Graham Jenks, senior vice president, cargo practice leader at Southern Marine & Aviation, said that data is having a positive effect on the market and that in the past (without data) there was underwriting of risks that were not fully understood.
“We are starting to see the arrival of innovation in the autonomous ship space,” added Turner. “Environmental considerations will cause a huge amount of change that will drive marine insurance.”
“There is a stack of opportunities still to come.”
Richard Turner, IUMI
A long way to go
However, Andrew Yeoman, chief executive officer of Concirrus, believes that autonomous vessels are still closer to demonstrating that technology could be working and having a wider impact than we think.
“There are aspects of how technology can improve things such as crew safety and a lot of technology is going into the marine industry itself,” he said.
“However, in the marine insurance industry we see that technology is supplied in two ways: efficacy of capital and efficiency of operations.”
Yeoman added that insurers need to ask if this the right risk to write at this price and if it fits into their portfolio.

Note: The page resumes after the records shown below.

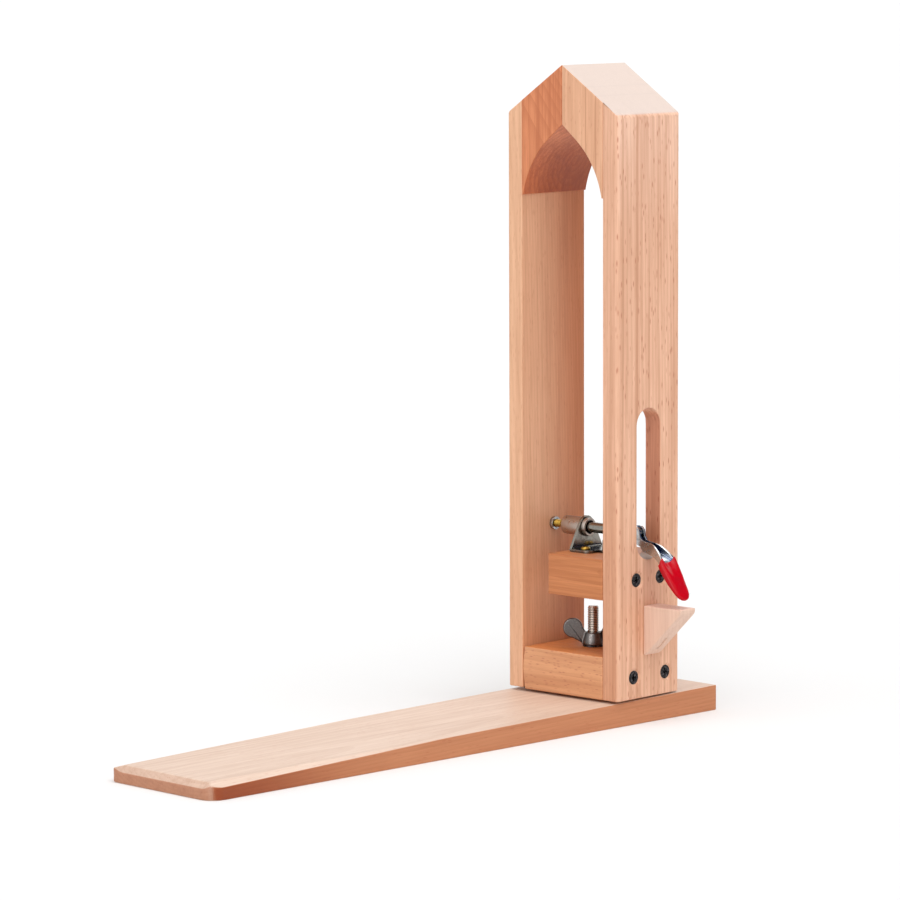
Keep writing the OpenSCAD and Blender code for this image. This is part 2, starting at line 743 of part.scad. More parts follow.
// Side outline of the lever, from its pivot
module lever_outline() {
    rivet = rivet_at(0) - [lever_y, axis_h];
    circle(lobe_r);
    translate(rivet) circle(rivet_lobe_r);
    rotate(arm_angle) translate([0, -arm_half_share * rivet_lobe_r])
        square([lever_arm, 2 * arm_half_share * rivet_lobe_r]);
    polygon(concat([[0, 0]], lever_l * lever_top_shares,
                   [for (i = [len(lever_low_shares) - 1 : -1 : 0]) lever_l * lever_low_shares[i]]));
}

// Plan outline of the lever, along its length and across it, drawn in by a wall
module lever_plan(wall) {
    narrow = flange_out - wall;
    wide = lever_wide_half - wall;
    tip = lever_tip_share * lever_wide_half - wall;
    half = [[-lever_l, narrow], [widen_u0, narrow], [widen_u1, wide], [taper_shares[0] * lever_l, wide],
            [taper_shares[1] * lever_l, tip], [2 * lever_l, tip]];
    polygon(concat(half, [for (i = [len(half) - 1 : -1 : 0]) [half[i][0], -half[i][1]]]));
}

// The lever's plan as a block that stands square to the lever's length
module lever_width(wall) {
    rotate([lever_angle, 0, 0]) rotate([0, 0, 90]) translate([0, 0, -lever_l])
        linear_extrude(2 * lever_l) lever_plan(wall);
}

// The space between the flanges, above the web
module channel_outline() {
    lift = [cos(lever_angle - 90), sin(lever_angle - 90)];
    low = [for (s = lever_low_shares) lever_l * s];
    polygon(concat([for (p = low) p + lever_t * lift],
                   [for (i = [len(low) - 1 : -1 : 0]) low[i] + lever_l * lift]));
}

module handle_lever() {
    color("lightsteelblue") on_head() translate([0, lever_y, axis_h]) difference() {
        intersection() {
            across(head_w) lever_outline();
            lever_width(0);
        }
        intersection() {
            across(head_w) channel_outline();
            lever_width(lever_t);
        }
        across(2 * flange_in) translate([lever_low_shares[1][0] * lever_l, -lever_l]) square(2 * lever_l);
        across(head_w) circle(pin_r + run_fit);
        across(head_w) translate(rivet_at(0) - [lever_y, axis_h]) circle(rivet_r);
    }
}

module handle_grip() {
    color("red") on_head() translate([0, lever_y, axis_h]) difference() {
        hull() for (i = [0 : len(grip_width_shares) - 1])
            for (spot = [grip_top_shares[i], grip_low_shares[i]])
                for (side = [-1, 1])
                    translate([side * (grip_width_shares[i] * lever_wide_half - grip_inset),
                               lever_l * spot[0], lever_l * spot[1]])
                        sphere(grip_edge_r, $fn = 32);
        intersection() {
            across(head_w) lever_outline();
            lever_width(0);
        }
    }
}

base_board();
swivel_bolt();
spacer_washer();
nut_washer();
wing_nut();
bottom_block();
cross_block();
fixed_jaw_board();
fixed_jaw_head();
stop_wedge();
jaw_screws_upper();
jaw_screws_lower();
rocker_screws();
moving_jaw_board();
moving_jaw_head();
insert_nut();
spindle();
clamp_bracket();
guide_barrel();
bracket_screws();
link_pin();
toggle_link_left();
toggle_link_right();
plunger();
plunger_pin();
handle_lever();
lever_rivets();
handle_grip();
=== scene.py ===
"""Looks of a leather stitching clamp: beech board and jaws, toggle clamp, wing nut."""

import json
import math

import bmesh
import bpy
import numpy as np
from bpy.props import FloatProperty, PointerProperty, StringProperty
from mathutils import Matrix, Vector

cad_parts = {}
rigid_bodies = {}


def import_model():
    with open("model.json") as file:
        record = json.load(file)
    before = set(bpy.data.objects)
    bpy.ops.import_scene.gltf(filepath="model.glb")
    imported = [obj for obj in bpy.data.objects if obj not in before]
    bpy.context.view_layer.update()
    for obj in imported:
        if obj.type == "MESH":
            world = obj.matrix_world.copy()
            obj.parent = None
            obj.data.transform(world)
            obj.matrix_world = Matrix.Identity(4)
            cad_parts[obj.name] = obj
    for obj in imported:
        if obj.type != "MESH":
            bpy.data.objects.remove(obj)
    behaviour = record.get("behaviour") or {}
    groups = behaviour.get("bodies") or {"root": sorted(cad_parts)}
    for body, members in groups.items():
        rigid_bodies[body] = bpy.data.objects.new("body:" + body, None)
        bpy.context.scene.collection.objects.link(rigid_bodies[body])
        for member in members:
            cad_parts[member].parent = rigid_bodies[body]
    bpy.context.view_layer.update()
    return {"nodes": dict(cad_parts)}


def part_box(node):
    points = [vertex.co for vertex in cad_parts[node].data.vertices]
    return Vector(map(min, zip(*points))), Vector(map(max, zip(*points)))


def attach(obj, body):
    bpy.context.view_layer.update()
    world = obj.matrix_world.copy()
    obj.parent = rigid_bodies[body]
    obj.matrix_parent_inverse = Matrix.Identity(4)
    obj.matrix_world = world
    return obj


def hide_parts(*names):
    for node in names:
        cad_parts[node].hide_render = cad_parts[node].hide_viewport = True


bl_info = {
    "name": "Stitching Clamp",
    "version": (1, 0, 0),
    "blender": (4, 5, 0),
    "location": "View3D > Sidebar > Clamp",
    "description": "Builds the wood, metal and vinyl pieces of a leather stitching clamp",
    "category": "Object",
}

MM = 0.001
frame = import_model()
RIDES = {name: obj.parent.name.split(":", 1)[1] for name, obj in frame["nodes"].items()}

# Where the head turns, and the way that it faces, as the source has them
SWIVEL = Vector((165 * MM, 0, 18.684375 * MM))
HEAD_TURN = math.radians(3)
AXIS_H = 115.7 * MM
# The lever's own frame: its pivot in the head's depth and height, and the way that it points
PIVOT = (-40.634, 115.7)
LEVER_ANGLE = math.radians(229.5)
# Places in the head, in millimetres: pairs of screws by their middle, half distance and height, the jaw
# boards' outer and inner faces, and the height of the glued joint on the slope
UPPER_SCREWS = (1.1, 13, 84)
LOWER_SCREWS = (2.3, 17, 15.3)
BRACKET_SCREWS = (0, 12, 99.4)
JAW_OUT, JAW_IN = 51.3, 37.5
SLOPE_JOINT = 418.3
# Ways that a face may look; the front is the board's thin end
TOP, FRONT, NEAR, FAR = (0, 0, 1), (-1, 0, 0), (0, -1, 0), (0, 1, 0)

# Colour of the dark dashes in the wood, and what the late wood of a growth ring keeps of the early wood's
# red, green and blue
FLECK = "#b56a4d"
LATE_WOOD = (0.66, 0.52, 0.44)
# How far a dark line wanders sideways, in millimetres
WANDER = 2.5
# Settings that many nodes share: a mix of colours, and a range taken to another with soft ends
COLOURS = {"data_type": "RGBA"}
SOFT = {"interpolation_type": "SMOOTHSTEP"}


# Sizes and colours


def size(name, description, default):
    """A size that the user may change."""
    return FloatProperty(name=name, description=description, default=default, unit="LENGTH")


def brightness(name, description, default):
    """A brightness that the user may change."""
    return FloatProperty(name=name, description=description, default=default, min=0.0)


def colour(name, description, default):
    """An sRGB colour that the user may change."""
    return StringProperty(name=name, description=description + ", sRGB", default=default)


class WoodSettings(bpy.types.PropertyGroup):
    """Sizes and colours of the beech pieces"""

    edge_ease: size("Eased edges", "Radius to which sharp edges are sanded", 0.8 * MM)
    board_colour: colour("Board", "Light tone of the board", "#dfc5b2")
    fixed_jaw_colour: colour("Fixed jaw", "Light tone of the fixed jaw's board", "#f1c0a1")
    moving_jaw_colour: colour("Moving jaw", "Light tone of the moving jaw's board", "#ebb994")
    fixed_head_colour: colour("Fixed head block", "Light tone of the fixed jaw's glued block", "#eab692")
    moving_head_colour: colour("Moving head block", "Light tone of the moving jaw's glued block", "#e29163")
    bottom_colour: colour("Bottom block", "Light tone of the bottom block", "#e1a67a")
    cross_colour: colour("Cross block", "Light tone of the cross block", "#cf8652")
    wedge_colour: colour("Wedge", "Light tone of the wedge", "#eac9b5")
    # The fixed slope's pale greyish tone is the sanded wood's own, and partly a painted sheen of the light
    # from above
    pale_slope_and_sheen_colour: colour("Fixed slope", "Tone of the fixed jaw's sanded roof slope", "#c8b7ad")
    slope_colour: colour("Moving slope", "Tone of the moving jaw's sanded roof slope", "#e4c6ae")


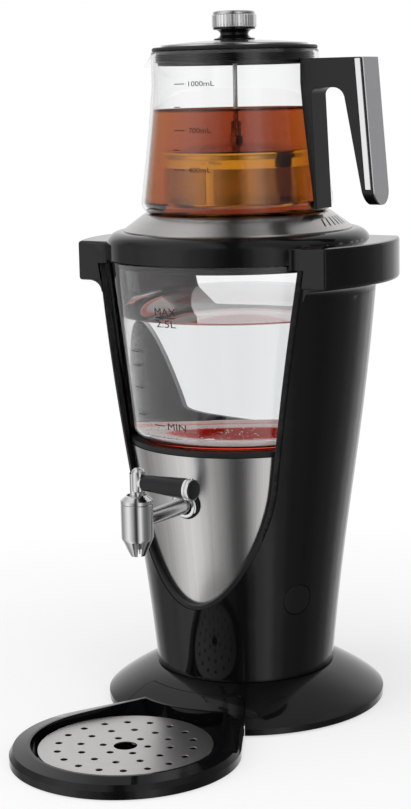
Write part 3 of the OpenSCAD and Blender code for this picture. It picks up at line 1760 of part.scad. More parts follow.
// Infuser on its rod
sleeve_z = cap_top_z + 4.2;
sleeve_h = 10.5;
sleeve_r = 3.4;
hex_r = 5;
cap_r = basket_r + 1;
cap_skirt_h = 6;
cap_skirt_z = basket_top_z;
cap_rise_r = 44;
rod_low_z = cap_top_z - 5;
nut_flat_r = 3.1;
basket_neck_h = 4;
basket_foot_r = basket_r - 1.2;
basket_corner_r = 3;
module infuser_rod() {
  color(steel) {
    translate([0, 0, rod_low_z])
      cylinder(r=rod_r, h=knob_z + 4.4 - rod_low_z, $fn=32);
    translate([0, 0, knob_z])
      cylinder(r=nut_flat_r, h=2.3, $fn=6);
    translate([0, 0, rod_low_z + 0.5])
      cylinder(r=nut_flat_r, h=2.3, $fn=6);
  }
}
module rod_sleeve() {
  color(steel)
  difference() {
    translate([0, 0, sleeve_z + 0.05])
      cylinder(r=sleeve_r, h=sleeve_h, $fn=48);
    translate([0, 0, sleeve_z - over])
      cylinder(r=rod_hole_r, h=sleeve_h + 3 * over, $fn=32);
    for (turn = [0:60:120])
      translate([0, 0, sleeve_z + sleeve_h * 0.35])
        facing(turn)
          translate([-0.5, -2 * sleeve_r, 0])
            cube([1, 4 * sleeve_r, sleeve_h]);
  }
}
module rod_collar() {
  color(steel)
  difference() {
    translate([0, 0, cap_top_z + 0.05])
      cylinder(r=hex_r, h=sleeve_z - cap_top_z - 0.05, $fn=6);
    translate([0, 0, cap_top_z - over])
      cylinder(r=rod_hole_r, h=sleeve_z, $fn=32);
  }
}
module infuser_cap() {
  steps = 6;
  function dome(r) = cap_skirt_z + cap_skirt_h + (infuser_cap_h - cap_skirt_h) * (1 - pow(r / cap_rise_r, 2));
  color(steel)
  rotate_extrude()
    polygon(concat(
      [for (i = [0:steps]) let (r = rod_hole_r + (cap_rise_r - rod_hole_r) * i / steps) [r, dome(r)]],
      [[cap_r - 0.8, cap_skirt_z + cap_skirt_h - 0.6], [cap_r, cap_skirt_z + cap_skirt_h - 1.4],
       [cap_r, cap_skirt_z + 3.6], [cap_r - 0.3, cap_skirt_z + 3.3], [cap_r - 0.3, cap_skirt_z + 2.9],
       [cap_r, cap_skirt_z + 2.6], [cap_r, cap_skirt_z], [cap_r - 0.8, cap_skirt_z],
       [cap_r - 0.8, cap_skirt_z + cap_skirt_h - 1.6]],
      [for (i = [steps:-1:0]) let (r = rod_hole_r + (cap_rise_r - rod_hole_r) * i / steps)
        [r, dome(r) - infuser_wall]]));
}
module infuser_basket() {
  neck_r = basket_r - 0.2;
  corner = [basket_foot_r - basket_corner_r, basket_z + basket_corner_r];
  color(steel)
  rotate_extrude()
    polygon(concat([[0, basket_z]], arc(corner, basket_corner_r, -90, 0, 4),
      [[neck_r, basket_top_z - 6], [neck_r, basket_top_z + basket_neck_h],
       [neck_r - infuser_wall, basket_top_z + basket_neck_h], [neck_r - infuser_wall, basket_top_z - 6]],
      reverse(arc(corner, basket_corner_r - infuser_wall, -90, 0, 4)), [[0, basket_z + infuser_wall]]));
}

base_skirt();
bottom_plate();
foot_ring();
base_screws();
housing();
rear_cover();
body_screws();
front_panel();
panel_trim();
boiler_base();
boiler_glass();
bottom_seal();
heater_plate();
heating_element();
thermostat();
light_ring();
heater_leads();
control_board();
power_switch();
outlet_hose();
hose_clamps();
tap_body();
tap_bonnet();
tap_flange();
tap_gasket();
tap_washer();
tap_nut();
cord_gland();
tap_stem();
lever_grip();
lever_ring();
lever_cap();
power_button();
drip_tray();
tray_feet();
drip_plate();
cover_ring();
stand_ring();
cover_seal();
cover_screws();
teapot_glass();
teapot_handle();
handle_trim();
handle_plate();
lid_plate();
lid_ring();
lid_gasket();
knob_neck();
knob_ring();
knob_cap();
infuser_rod();
rod_sleeve();
rod_collar();
infuser_cap();
infuser_basket();
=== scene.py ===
"""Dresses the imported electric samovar: finishes, liquids, marks, studio and camera.

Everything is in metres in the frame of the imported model: Z is up, the axis of the boiler is Z,
the front is -Y and the table is z = 0. Turns round the axis go from the front towards +X.
"""

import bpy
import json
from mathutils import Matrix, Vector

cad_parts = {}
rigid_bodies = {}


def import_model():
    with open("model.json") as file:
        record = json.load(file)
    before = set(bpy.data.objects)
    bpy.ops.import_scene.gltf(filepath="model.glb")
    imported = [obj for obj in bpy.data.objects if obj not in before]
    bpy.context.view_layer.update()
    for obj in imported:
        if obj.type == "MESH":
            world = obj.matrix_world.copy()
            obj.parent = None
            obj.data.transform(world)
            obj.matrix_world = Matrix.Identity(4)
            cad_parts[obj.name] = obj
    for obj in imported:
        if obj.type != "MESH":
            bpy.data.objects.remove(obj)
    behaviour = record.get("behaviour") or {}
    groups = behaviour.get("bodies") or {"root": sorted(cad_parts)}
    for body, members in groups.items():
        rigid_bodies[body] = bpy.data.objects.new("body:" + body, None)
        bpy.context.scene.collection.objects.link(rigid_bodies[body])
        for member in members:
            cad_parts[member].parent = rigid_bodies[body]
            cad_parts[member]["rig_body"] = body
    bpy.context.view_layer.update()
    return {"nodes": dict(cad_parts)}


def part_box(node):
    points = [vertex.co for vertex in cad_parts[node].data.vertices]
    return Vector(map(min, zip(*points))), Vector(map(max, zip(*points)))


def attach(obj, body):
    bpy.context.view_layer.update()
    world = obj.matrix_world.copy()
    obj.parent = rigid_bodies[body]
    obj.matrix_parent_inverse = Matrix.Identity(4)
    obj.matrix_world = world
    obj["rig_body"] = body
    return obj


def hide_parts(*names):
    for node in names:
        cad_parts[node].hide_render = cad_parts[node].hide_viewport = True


bl_info = {
    "name": "Samovar dresser",
    "version": (1, 0, 0),
    "blender": (4, 5, 0),
    "location": "View3D > Sidebar > Samovar",
    "description": "Finishes, liquids, marks and studio for a glass samovar",
    "category": "Object",
}

import json
import math

import bmesh
import bpy
from bpy.props import FloatProperty, FloatVectorProperty, IntProperty, PointerProperty
from bpy.types import Operator, Panel, PropertyGroup
from mathutils import Matrix, Vector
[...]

“Technology can help the industry, but we have a way to run,” he says.
Seema Pandey, marine director at Mar Risk Services, pointed to a lack of cohesion in the industry. She added that there has been a very slow uptake in cyber risk, which is surprising given the industry push during this time.
“It could be due to cost or a lack of understanding. Unfortunately a big impact moment may be the only thing that alters the slow market in cyber risk,” she said. Jenks added that perhaps it will take a massive event to shift the market.
While technology has certainly started to make waves in marine insurance, the cybersecurity threat is still a concern for marine insurers. Underwriters well are aware of the threat.
“In fact, cyber risk is already taking place and clients urgently need to think about this,” concluded Turner.